The film begins with a POV shot of Oscar (Nathaniel Brown) and his younger sister Linda (Paz de la Huerta). The brother-sister duo look out at the glittery city of Tokyo from the balcony of their small apartment as they chat. The storyline of the film appears to be a simple family drama—an American family consisting of father, mother, son, and daughter. The father and mother die in a car accident while the kids make a narrow escape. They promise to be there for each other, but the little girl is taken away to a foster home. As the young boy grows up, he is determined to bring back his sister. He sells drugs and even sleeps with his friend’s mother for the extra money. Imagining the whole story from the narrative of a typical Bollywood flick, it is supposed to be a flat melodrama (minus the drugs and sleeping with friend’s mother, which the Censor Board would have loved to chop off had it released here). But Gaspar Noe works his magic on the plot.

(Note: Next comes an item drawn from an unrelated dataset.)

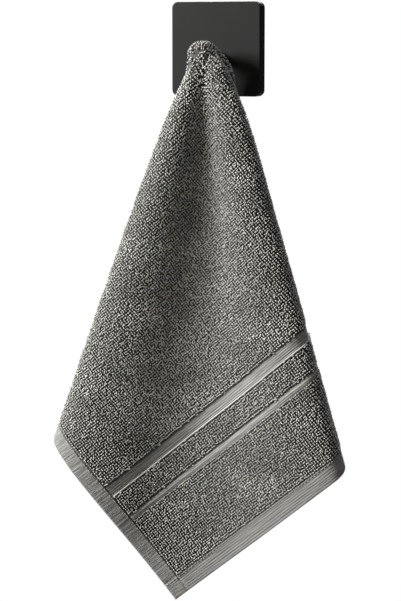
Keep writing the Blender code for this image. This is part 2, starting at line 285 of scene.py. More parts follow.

With long takes, incredible colour schemes and lighting, shaky camerawork, and, of course, the background score, the film makes it increasingly disturbing for the average audience to immerse into without feeling like they’re tripping. With the first-person viewpoint, Oscar’s perspective, the film provides a sort of spiritual journey, with ‘out of the body’ experiences through ambient look, feel, and sound. It’s no less than a dose of DMT.

The most interesting part of the storytelling is its disruptive narrative that does not follow a linear chronological order. Filled with flashbacks and flash forwards, the film reflects multiple journeys of the characters, all leading up to the main plotline. This shows a gradual shift in the character from an innocent teenager to a strong bold adult. “Enter the Void” is a cinematic experience.

Summing up my experience, “Enter the Void” is a must-watch for every audience craving an unusual cinematic trip with neon-lit long takes, and, whoever wants to explore blood, sperm, and tears with a dose of psychedelics.